No a la eutanasia: experiencia de una joven enferma

Primeramente, voy a presentarme y a situaros un poco en mi vida. Me llamo Olga. Soy una chica a la que la enfermedad le ha truncado la vida y quizá por eso la palabra vida me merece un gran respeto.
A los trece años fui operada de apendicitis; parece ser que la anestesia me dañó el sistema nervioso afectando a los músculos. Padezco una enfermedad neuromuscular grave, desconocida, progresiva y sin ningún tratamiento.
Hasta los veintitrés años pude realizar una vida normal: estudiaba, ligaba, esquiaba ...; ilusiones y proyectos no me faltaban. Pero en mayo de 1987 mi glotis se paralizó y tuve una parada cardiaca por asfixia; estuve por unos minutos clínicamente muerta, quedándome luego en coma. En ese momento, más de uno no apostaba por mí; pero yo, por llevar la contraria, salí del coma y seguí viva.
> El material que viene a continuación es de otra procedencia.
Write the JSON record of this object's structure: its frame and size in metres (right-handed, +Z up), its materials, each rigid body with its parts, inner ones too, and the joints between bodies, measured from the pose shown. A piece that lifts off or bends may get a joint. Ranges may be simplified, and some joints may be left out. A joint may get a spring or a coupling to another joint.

Desde entonces vivo sin poder hablar ni comer.
Hablo gracias a un cuaderno y un rotulador. Me alimento por medio de una sonda.
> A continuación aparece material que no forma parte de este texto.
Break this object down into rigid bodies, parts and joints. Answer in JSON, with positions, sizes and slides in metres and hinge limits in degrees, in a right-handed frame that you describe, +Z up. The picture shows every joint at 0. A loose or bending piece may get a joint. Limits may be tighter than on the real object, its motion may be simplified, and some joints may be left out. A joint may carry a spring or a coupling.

Tengo hecha la traqueotomía y respiro con ayuda de una máquina. También dependo de un aparato de aspiración y de una silla de ruedas.
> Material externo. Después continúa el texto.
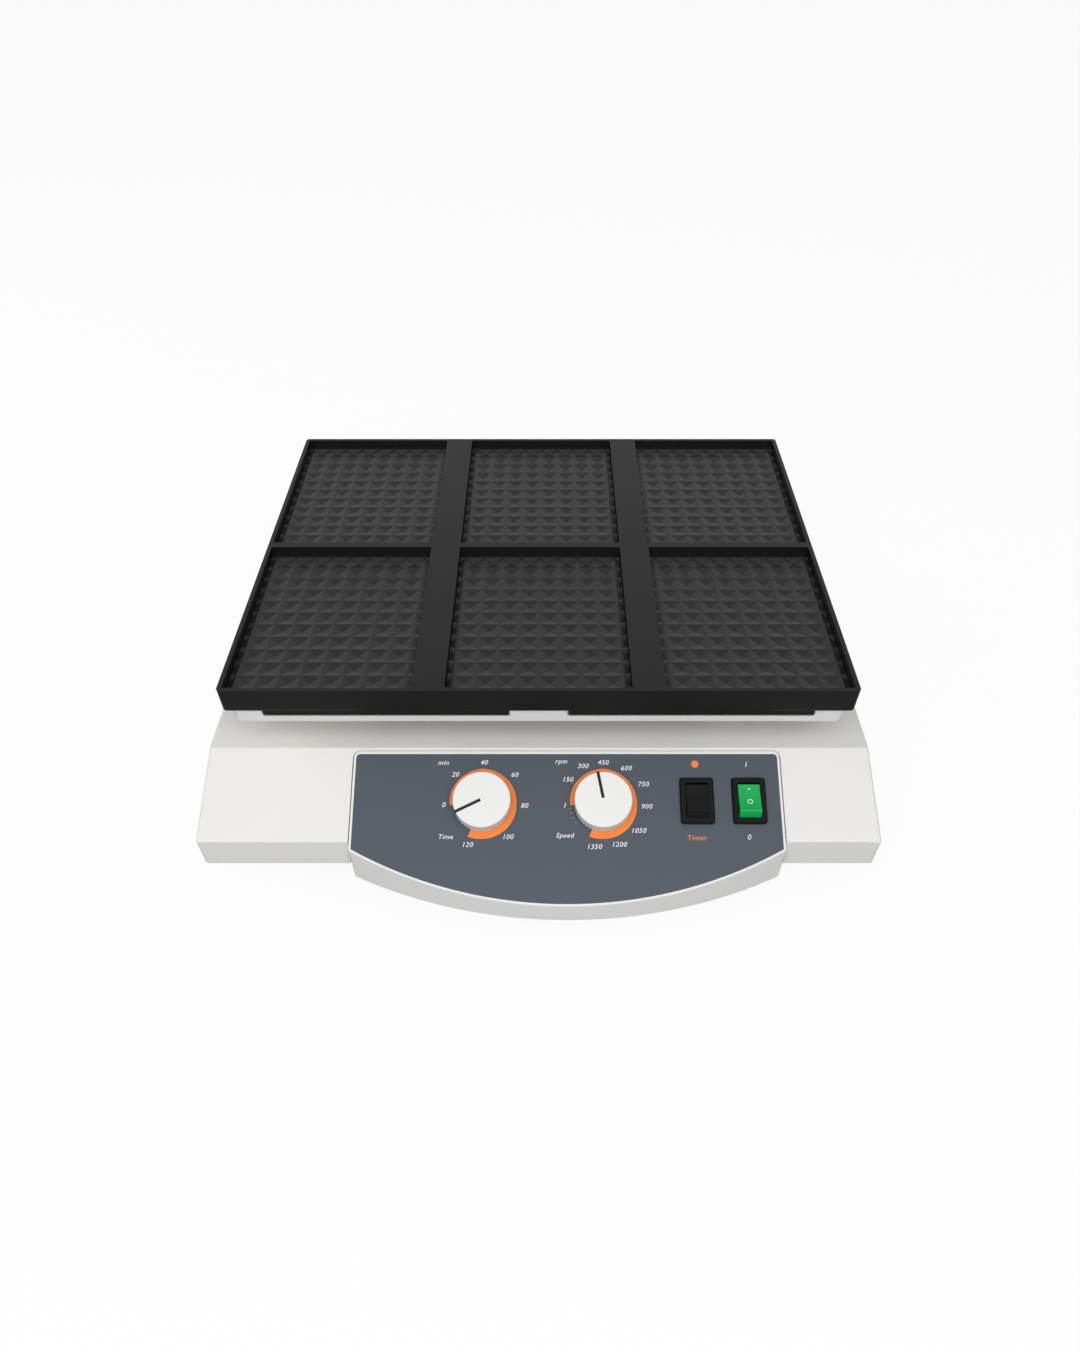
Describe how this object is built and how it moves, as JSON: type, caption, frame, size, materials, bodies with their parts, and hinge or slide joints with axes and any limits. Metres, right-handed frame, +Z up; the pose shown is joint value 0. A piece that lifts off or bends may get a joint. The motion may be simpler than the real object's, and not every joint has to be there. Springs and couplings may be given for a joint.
{
  "type": "platform shaker",
  "caption": "Benchtop orbital shaker with a tray of microplate nests on a small-orbit drive, sloped front, bowed dial console and rocker switches.",
  "frame": {"origin": "middle of the overall box on the bench, under the feet", "axes": "+Z up, +Y towards the rear, +X to the operator's right; the console faces -Y"},
  "size_m": [0.324, 0.3598, 0.112],
  "materials": {
    "shell_grey": "fine matte moulding",
    "tray_black": "satin moulding",
    "mat_black": "matte moulded waffle",
    "plate_grey": "fine texture paint",
    "pan_grey": "powder coat",
    "foot_rubber": "matte",
    "label_slate": "satin printed film",
    "knob_white": "satin",
    "pointer_black": "satin",
    "switch_black": "satin",
    "rocker_black": "satin",
    "rocker_green": "translucent gloss",
    "steel": "turned",
    "zinc": "zinc plated",
    "cast_alu": "machined",
    "belt_black": "matte",
    "motor_grey": "satin",
    "board_green": "solder mask",
    "component_dark": "satin",
    "standoff_white": "nylon",
    "transformer_core": "varnished laminations",
    "inlet_black": "satin",
    "brass": "nickel-free brass",
    "weight_iron": "machined"
  },
  "bodies": {
    "base": {"housing_shell": "shell_grey", "base_pan": "pan_grey", "rubber_feet": "foot_rubber", "foot_screws": "zinc", "pan_screws": "zinc", "console_housing": "shell_grey", "console_screws": "zinc", "panel_label": "label_slate", "timer_potentiometer": "motor_grey", "speed_potentiometer": "motor_grey", "potentiometer_nuts": "brass", "timer_switch_frame": "switch_black", "power_switch_frame": "switch_black", "chassis_plate": "cast_alu", "chassis_pillars": "cast_alu", "chassis_screws": "zinc", "main_bearing_housing": "cast_alu", "bearing_outer_rings": "steel", "idler_carrier_front_left": "cast_alu", "idler_carrier_front_right": "cast_alu", "idler_carrier_rear": "cast_alu", "drive_motor": "motor_grey", "motor_bracket": "pan_grey", "drive_belt": "belt_black", "control_board": "board_green", "board_components": "component_dark", "board_standoffs": "standoff_white", "mains_transformer": "transformer_core", "mains_inlet": "inlet_black", "inlet_pins": "brass", "inlet_screws": "zinc"},
    "crank": {"crank_shaft": "steel", "driven_pulley": "cast_alu", "counterweight": "weight_iron", "crank_inner_rings": "steel"},
    "table": {"platform_tray": "tray_black", "carrier_plate": "plate_grey", "table_bearing_rings": "steel", "tray_screws": "zinc", "mat_front_left": "mat_black", "mat_front_middle": "mat_black", "mat_front_right": "mat_black", "mat_rear_left": "mat_black", "mat_rear_middle": "mat_black", "mat_rear_right": "mat_black"},
    "idler_front_left": {"idler_crank_front_left": "steel"},
    "idler_front_right": {"idler_crank_front_right": "steel"},
    "idler_rear": {"idler_crank_rear": "steel"},
    "motor_rotor": {"motor_shaft": "steel", "motor_pulley": "cast_alu"},
    "timer_knob": {"timer_knob": "knob_white", "timer_pointer": "pointer_black", "timer_shaft": "brass"},
    "speed_knob": {"speed_knob": "knob_white", "speed_pointer": "pointer_black", "speed_shaft": "brass"},
    "timer_rocker": {"timer_rocker": "rocker_black"},
    "power_rocker": {"power_rocker": "rocker_green"},
    "fuse_drawer": {"fuse_drawer": "inlet_black"}
  },
  "joints": [
    {"name": "crank_spin", "type": "hinge", "parent": "base", "child": "crank", "pos_m": [0, 0.0079, 0.06], "axis": [0, 0, 1], "continuous": true},
    {"name": "table_orbit", "type": "hinge", "parent": "crank", "child": "table", "pos_m": [0, 0.00865, 0.088], "axis": [0, 0, 1], "continuous": true},
    {"name": "idler_front_left_spin", "type": "hinge", "parent": "base", "child": "idler_front_left", "pos_m": [-0.092, -0.0741, 0.062], "axis": [0, 0, 1], "continuous": true},
    {"name": "idler_front_right_spin", "type": "hinge", "parent": "base", "child": "idler_front_right", "pos_m": [0.092, -0.0741, 0.062], "axis": [0, 0, 1], "continuous": true},
    {"name": "idler_rear_spin", "type": "hinge", "parent": "base", "child": "idler_rear", "pos_m": [0, 0.0959, 0.062], "axis": [0, 0, 1], "continuous": true},
    {"name": "motor_spin", "type": "hinge", "parent": "base", "child": "motor_rotor", "pos_m": [-0.084, 0.0079, 0.04], "axis": [0, 0, 1], "continuous": true},
    {"name": "timer_knob_turn", "type": "hinge", "parent": "base", "child": "timer_knob", "pos_m": [-0.027, -0.13785, 0.05422], "axis": [0, -0.515, 0.8572], "range_deg": [-316.5, 0]},
    {"name": "speed_knob_turn", "type": "hinge", "parent": "base", "child": "speed_knob", "pos_m": [0.0305, -0.13785, 0.05422], "axis": [0, -0.515, 0.8572], "range_deg": [-202, 106]},
    {"name": "timer_rocker_tilt", "type": "hinge", "parent": "base", "child": "timer_rocker", "pos_m": [0.0755, -0.13648, 0.05504], "axis": [1, 0, 0], "range_deg": [0, 26]},
    {"name": "power_rocker_tilt", "type": "hinge", "parent": "base", "child": "power_rocker", "pos_m": [0.1004, -0.13648, 0.05504], "axis": [1, 0, 0], "range_deg": [0, 26]},
    {"name": "fuse_drawer_slide", "type": "slide", "parent": "base", "child": "fuse_drawer", "axis": [0, 1, 0], "range_m": [0, 0.012]}
  ],
  "couplings": [
    {"joint": "table_orbit", "follows": "crank_spin", "ratio": -1},
    {"joint": "idler_front_left_spin", "follows": "crank_spin", "ratio": 1},
    {"joint": "idler_front_right_spin", "follows": "crank_spin", "ratio": 1},
    {"joint": "idler_rear_spin", "follows": "crank_spin", "ratio": 1},
    {"joint": "motor_spin", "follows": "crank_spin", "ratio": 2.5}
  ]
}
Mi vida es, desde hace ocho largos años, malestar físico, obstáculos, limitaciones, problemas hospitalarios, familiares, burocráticos... En una palabra: sufrimiento. Pero este sufrimiento si uno llega, como yo, a entenderlo, es una lección constante que ayuda a madurar y a superarse.
Soy católica, siempre he creído en Dios, en la existencia del alma y en que cuando uno muere no termina ahí su vida, sino que sigue en otro lugar. Cuando estuve en coma, tuve la suerte de tener la famosa experiencia del «túnel». Esto transformó mi vida. Desde entonces, no tengo ningún miedo a la muerte, porque sé que cuando uno se va, allí se siente mucho placer y bienestar. Como en esa experiencia pude comprobar lo agradable que es estar allí, me pregunto ¿por qué tuve que volver aquí? Aunque yo no quería volver, aquí estoy. Está claro que mi hora no había llegado. Todos tenemos un día marcado para nacer y otro para morir, y yo no soy quién para alterar el destino y mucho menos los planes de Dios.
Vivimos en una sociedad en la que priman el placer y lo material. Todos queremos gozar y ninguno sufrir; pero el sufrimiento y la muerte vienen incluidos en la vida, forman parte de ella. Soy partidaria de luchar, no de «huir». La eutanasia es una forma de huida y, por tanto, no deja de ser una cobardía. A mí no me parieron cobarde; por eso lucharé hasta el final. Respeto y entiendo a los que se dan por vencidos y no creen en nada; pero yo, cuando llegue al «otro lado», quiero tener la sensación de llevar mis deberes cumplidos. Si me practicasen la eutanasia, creo que, al llegar allí, tendría la sensación de no haber sabido llegar hasta el final, como si dejase en este mundo alguna asignatura pendiente. Para mí todo lo que te quita la paz interior no es bueno, y los médicos que han realizado eutanasias creen que hacen bien, pero confiesan sentirse mal. Todo anciano, minusválido o enfermo terminal tiene derecho a una atención digna, centros adecuados, ayudas familiares y económicas y grandes dosis de «cariñoterapia»; pero todo esto equivale a trabajo y a dinero, y es más fácil, cómodo y barato legalizar la eutanasia e, igual que hicieron los nazis, disfrazándola de ayuda y compasión, quitar a todos de en medio.
La mentalidad de que sólo lo biológicamente bueno vale la pena impide conocer grandes realidades humanas: Beethoven compuso sus maravillosos cuartetos hasta el último momento; Mozart siguió componiendo en el lecho de muerte su magnífico Requiem; Tiziano pintaba con casi noventa años, cuando apenas podía sujetar los pinceles. Los defensores de la eutanasia olvidan que cada vida es única e irrepetible y que cualquier vida tiene todo el valor posible. Si hubiese una vida sin importancia, ninguna sería importante.